[Begin]

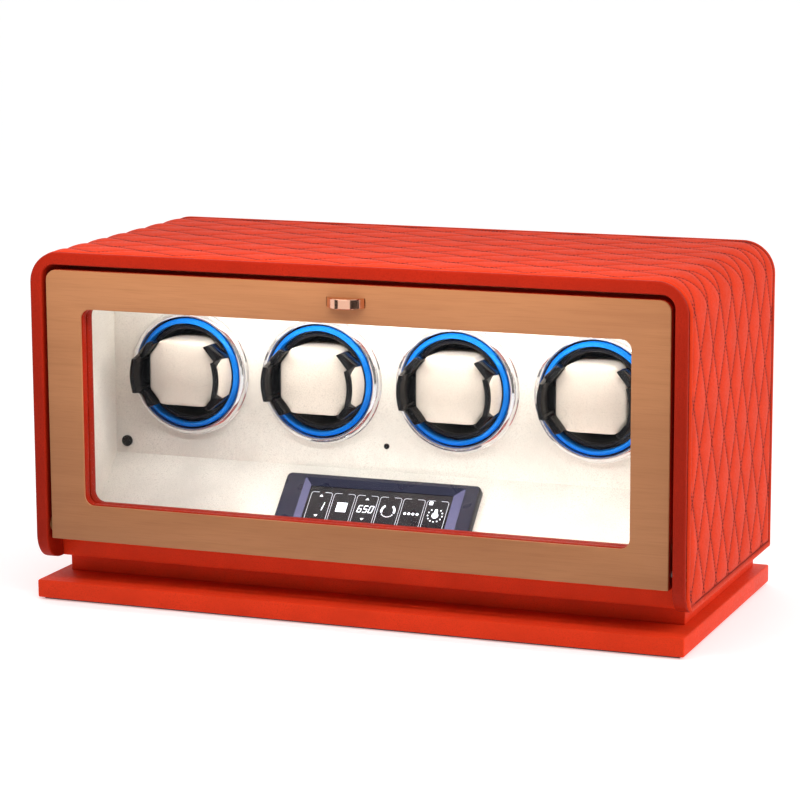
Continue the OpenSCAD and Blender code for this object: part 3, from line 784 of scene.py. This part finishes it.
def make_quilt():
    """The cover: puffed diamonds, bound edges, and a row of stitches along each seam."""
    margin, ease = 9 * MM, 40 * MM
    columns = lattice(margin, WRAP_L - margin, CROSS_U, CELL_U / 36) + edge_rows(0, WRAP_L)
    rows = lattice(COVER_LOW.y + margin, COVER_HIGH.y - margin, CROSS_Y, CELL_Y / 18)
    rows = sorted(rows + edge_rows(COVER_LOW.y, COVER_HIGH.y))
    u, y = np.meshgrid(np.array(sorted(columns)), np.array(rows), indexing="ij")
    share = 1 - np.clip((y - COVER_LOW.y) / ease, 0, 1)
    y = y + share * (cover_front(u) - COVER_LOW.y)
    height = puff(u, y)
    points = cover_point(u, y, height).reshape(-1, 3)
    wide, tall = u.shape
    i, j = np.meshgrid(np.arange(wide - 1), np.arange(tall - 1), indexing="ij")
    a, b = (i * tall + j).ravel(), ((i + 1) * tall + j).ravel()
    c, d = b + 1, a + 1
    flat = height.ravel()
    split = (flat[a] + flat[c] <= flat[b] + flat[d])[:, None]
    first = np.where(split, np.stack([a, c, b], 1), np.stack([a, d, b], 1))
    second = np.where(split, np.stack([a, d, c], 1), np.stack([b, d, c], 1))
    faces = np.concatenate([first, second]).tolist()
    cover = mesh_piece("quilt_cover", points.tolist(), faces, smooth=True)
    # Mask for the shade painted along the seams and the binding's inner edge.
    seam_shade_marks = cover.data.attributes.new("painted_seam_shade", "FLOAT", "POINT")
    seam_shade_marks.data.foreach_set("value", painted_seam_shade(u, y).ravel())
    dress(cover, "cabinet", "quilted_leather", "quilted_cover")
    make_stitches()


def stitch_run(start, end, pitch):
    """Middles of the stitches on a straight run, from start to end as (u, y)."""
    length = math.dist(start, end)
    count = int(length / pitch)
    t = (np.arange(count) + 0.5) / max(count, 1)
    return np.array(start) + t[:, None] * (np.array(end) - np.array(start))


def make_stitches():
    """Short spindles of thread laid in the seams and along the binding.

    More seams and stitches are laid than the cover holds, and those off it are dropped."""
    pitch, inset, seams, reach = 3.0 * MM, BINDING + 0.2 * MM, range(-20, 40), 450
    middles, headings = [], []
    for sign in (1, -1):
        heading = np.array([CELL_U, sign * CELL_Y]) / math.hypot(CELL_U, CELL_Y)
        for n in seams:
            cross = np.array([CROSS_U + n * CELL_U, CROSS_Y])
            along = np.arange(-reach, reach) * pitch
            run = cross + along[:, None] * heading
            keep = (run[:, 0] > 0) & (run[:, 0] < WRAP_L)
            keep &= (run[:, 1] > COVER_LOW.y) & (run[:, 1] < COVER_HIGH.y)
            run = run[keep]
            run = run[edge_distance(run[:, 0], run[:, 1]) > BINDING + 1.0 * MM]
            middles.append(run)
            headings.append(np.tile(heading, (len(run), 1)))
    back, foot = COVER_HIGH.y - inset, (inset, WRAP_L - inset)
    runs = [stitch_run((foot[0], back), (foot[1], back), pitch)]
    runs += [stitch_run((u, COVER_LOW.y + TOE_R), (u, back), pitch) for u in foot]
    turned = [np.tile([1.0, 0.0], (len(runs[0]), 1))]
    turned += [np.tile([0.0, 1.0], (len(run), 1)) for run in runs[1:]]
    front = stitch_run((foot[0] + TOE_R, 0), (foot[1] - TOE_R, 0), pitch)
    front[:, 1] = cover_front(front[:, 0]) + inset
    runs.append(front)
    turned.append(np.tile([1.0, 0.0], (len(front), 1)))
    middle = np.concatenate(middles + runs)
    heading = np.concatenate(headings + turned)
    side = np.stack([-heading[:, 1], heading[:, 0]], 1)
    half_length, half_width, lift = 0.9 * MM, 0.85 * MM, 0.6 * MM

    def at(offset, raised):
        spot = middle + offset
        return cover_point(spot[:, 0], spot[:, 1], puff(middle[:, 0], middle[:, 1]) + raised)

    ring = [
        at(heading * half_length, 0.2 * MM), at(side * half_width, 0.2 * MM),
        at(-heading * half_length, 0.2 * MM), at(-side * half_width, 0.2 * MM),
        at(heading * 0, lift), at(heading * 0, -0.3 * MM),
    ]
    points = np.stack(ring, 1).reshape(-1, 3)
    above = [(0, 1, 4), (1, 2, 4), (2, 3, 4), (3, 0, 4)]
    pattern = np.array(above + [(1, 0, 5), (2, 1, 5), (3, 2, 5), (0, 3, 5)])
    faces = (np.arange(len(middle))[:, None, None] * 6 + pattern).reshape(-1, 3)
    thread = mesh_piece("quilt_stitches", points.tolist(), faces.tolist(), smooth=True)
    dress(outward(thread), "cabinet", "quilted_leather", material="stitch_thread")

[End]

**Stated goal:**
Check each line in the listing above for the string "from", then report how many lines contain it, with no other text.

**Solution to the exercise:**
2